At a family vacation in Ararat, Australia, teenage girl Alice Palmer, played by Talia Zucker (Ned Kelly) tragically drowns while swimming with her family. Understandably the family is devastated by the loss and they find ways to deal with Alice’s passing. Matthew, the teenage brother of the late Alice, sets up recording equipment around their home as he claims that he has seen the ghost of his sister and wants proof of this.
The family finds some comfort that Alice is trying to contact them from the other side and recruit a psychic, Ray, to help explain the hauntings around their home. Ray is unable to provide any information or communicate with Alice on the other side, much to the upset of Alice’s mother, June.

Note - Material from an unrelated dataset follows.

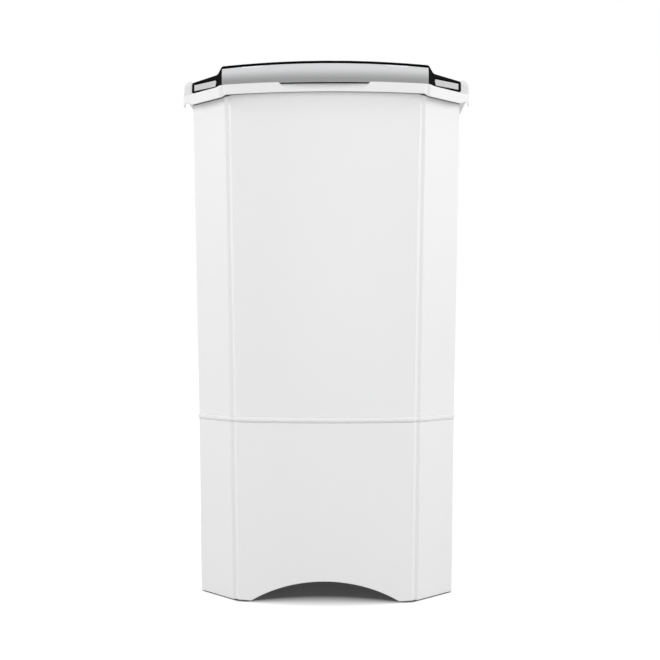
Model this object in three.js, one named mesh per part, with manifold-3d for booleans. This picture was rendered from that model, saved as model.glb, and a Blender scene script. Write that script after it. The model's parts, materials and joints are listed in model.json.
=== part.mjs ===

As the plot develops it is claimed by Matthew that the sightings were only an elaborate hoax, orchestrated by Matthew to help his mother move on and accept the death of her daughter. What instead is captured by these hidden cameras, is neighbor, Brett searching frantically through Alice’s room looking for something. The family search through Alice’s room looking for what Brett might have been trying to find when the family uncovers the mystery of what he was looking for the film takes a shocking turn.
Characters are revealed as living double lives and not entirely naive to the events surrounding the Palmer household.
Alice has already been to Ray and already seen her own death, witnessing her unsuccessful attempts to communicate with her family, trapped in the spiritual world. Alice’s boyfriend appears revealing further shocking details from a school trip that was taken to Lake Mungo leading the family back to the location of the tragedy and revealing to them to an impossible conclusion, one which may be more terrifying than the original hauntings.
Lake Mungo deals with the turbulent emotions of grief suffered by the Palmer family after the unimaginable tragedy of losing their daughter and the suspicion that Alice is now haunting the family home. The mixture of terror at being in a genuinely frightening situation and the comfort of the lost Alice being nearby rockets the viewer from empathy to absolute fright. A huge weight is put into the portrayal of these feeling and it is captured eloquently by director Joel Anderson.
The movie relies on the building atmosphere to create genuine scares and ensures that viewers remain either on the edge of their seats or hiding behind a pillow. The creeping feeling of dread throughout the story is compelling viewing at its finest and the performance of the cast members holds this together brilliantly while keeping the flow of the plot. Viewers will be amazed at how the tension is built without the use of cheap tactics or special effects and this makes Lake Mungo a real hidden gem in the horror genre.